The BCG vaccine is not expected to have an effect on the QFT-GIT assay since the antigens that are contained in the assay are not present in any BCG strains [20
]. Consistent with this, we saw no difference in QFT-GIT assay positivity rate between the BCG vaccinated (47.9%) and the non-vaccinated groups (40.7%). This is also consistent with studies elsewhere [21
], and this might imply that BCG vaccination at infancy provides limited protection against MTB infection of adults. In addition to its specificity, studies have shown that QFT-GIT assay is as sensitive as TST by correlating its results with the degree of exposure (duration and proximity) to a source patient and the likelihood of acquiring infection from that source [11
]. Therefore, we used the QFT-GIT assay as the baseline definition for the diagnosis of LTBI. Using this approach we were able to see an apparent effect of BCG vaccination on the TST. Among QFT-GIT negatives (those thought not to have LTBI), the rate of TST positivity in participants with a BCG scar was 28.0% (7/25), significantly higher than those without a scar (1/35 or 2.9%), at cut-off of >5mm. At a cutoff of ≥10mm there was no significant difference. These observations suggest the effect of BCG vaccine administered in infancy on TST reactivity in adults is weak. It is detectable at a cut-off of >5mm, but is unlikely to lead to larger indurations (≥10mm), which are presumably indicative of LTBI. Our hypothesis is in agreement with that indicated by a meta-analysis of several studies on the effect of BCG vaccination on TST, which indicated little effect 15 years after vaccination, especially on TST tests using the higher cutoff [23
]. A more recent meta-analysis has also shown that the effect of BCG received in infancy on TST is minimal 10 years after vaccination [24
]. This study confirms those finding and adds the observation that in countries with a high incidence of TB, where exposure to infection is likely to be substantial, does not appear to lead to significant boosting of BCG-induced PPD sensitivity.

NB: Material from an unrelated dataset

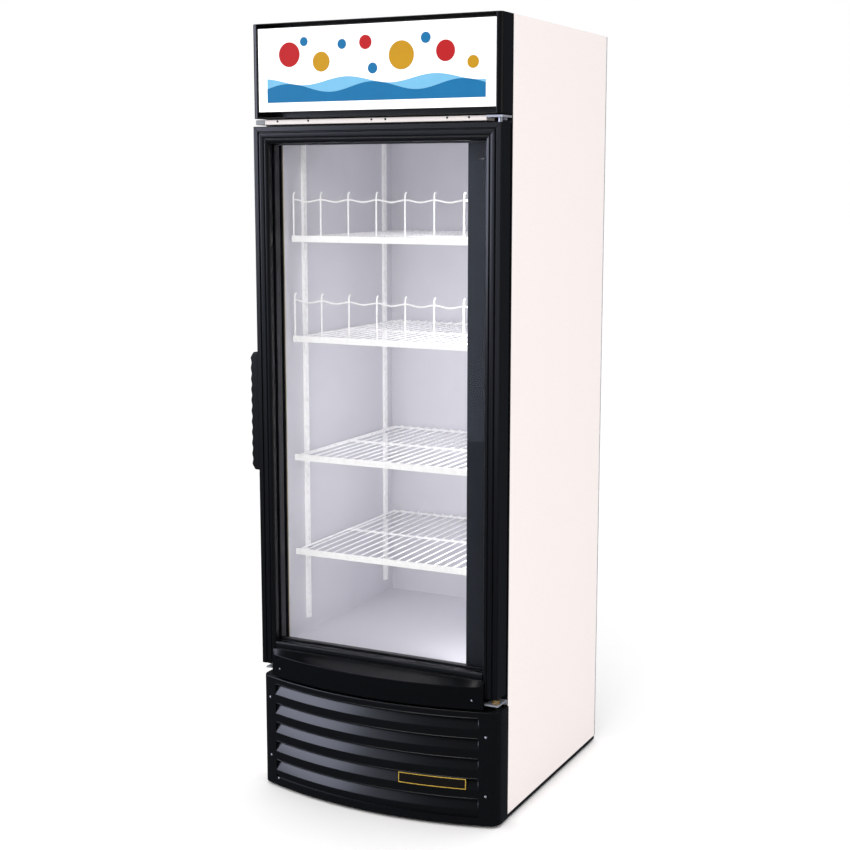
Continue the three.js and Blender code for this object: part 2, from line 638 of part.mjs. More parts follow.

Moreover, we have found a good correlation between the amount of IFN-γ
(IU/ml) in the QFT-GIT assay and the magnitude of TST induration (mm) (spearman correlation coefficient
0.81 and P
<0.0001), which is also consistent with the hypothesis that LTBI leads to larger TST induration (Figure ). This has been suggested by others as well [25
In highly endemic areas, increasing age is usually associated with an increase in the LTBI rate, assessed by immunodiagnosis [27
] which is easily explained by cumulative exposure to MTB with time. However, a new finding is that in the multivariate analysis, both age increment and Khat (Catha edulis
) consumption were both found to be risk factors for LTBI, based on both TST (TST≥10 mm) and QFT-GIT assay. Khat is usually chewed in groups, and this often involves sitting together in small crowded rooms for long periods of time, especially in urban settings. In addition, the chewed leaves are spat out, a process which is likely to efficiently generate aerosols. If there is one TB patient within the group the chance of infecting others is probably relatively high. One recent study conducted in Afar region of Ethiopia where Khat consumption is a common practice, has also described it as risk factor for the development and spread of pulmonary TB [29
]. Although smoking has been associated with LTBI [30
], the number of smokers in our study was very low (2 out of 107 study participants) and hence we do not expect it to confound the effect of Khat consumption even if both habits are often found in the same individuals. While the association found here is strong, the small number of participants who consumed Khat means this finding cannot be regarded as definitive. Further studies to confirm the role for Khat consumption as a risk factor for LTBI should be conducted as Khat chewing is becoming a common practice all over the country, and indeed, throughout the Horn of Africa.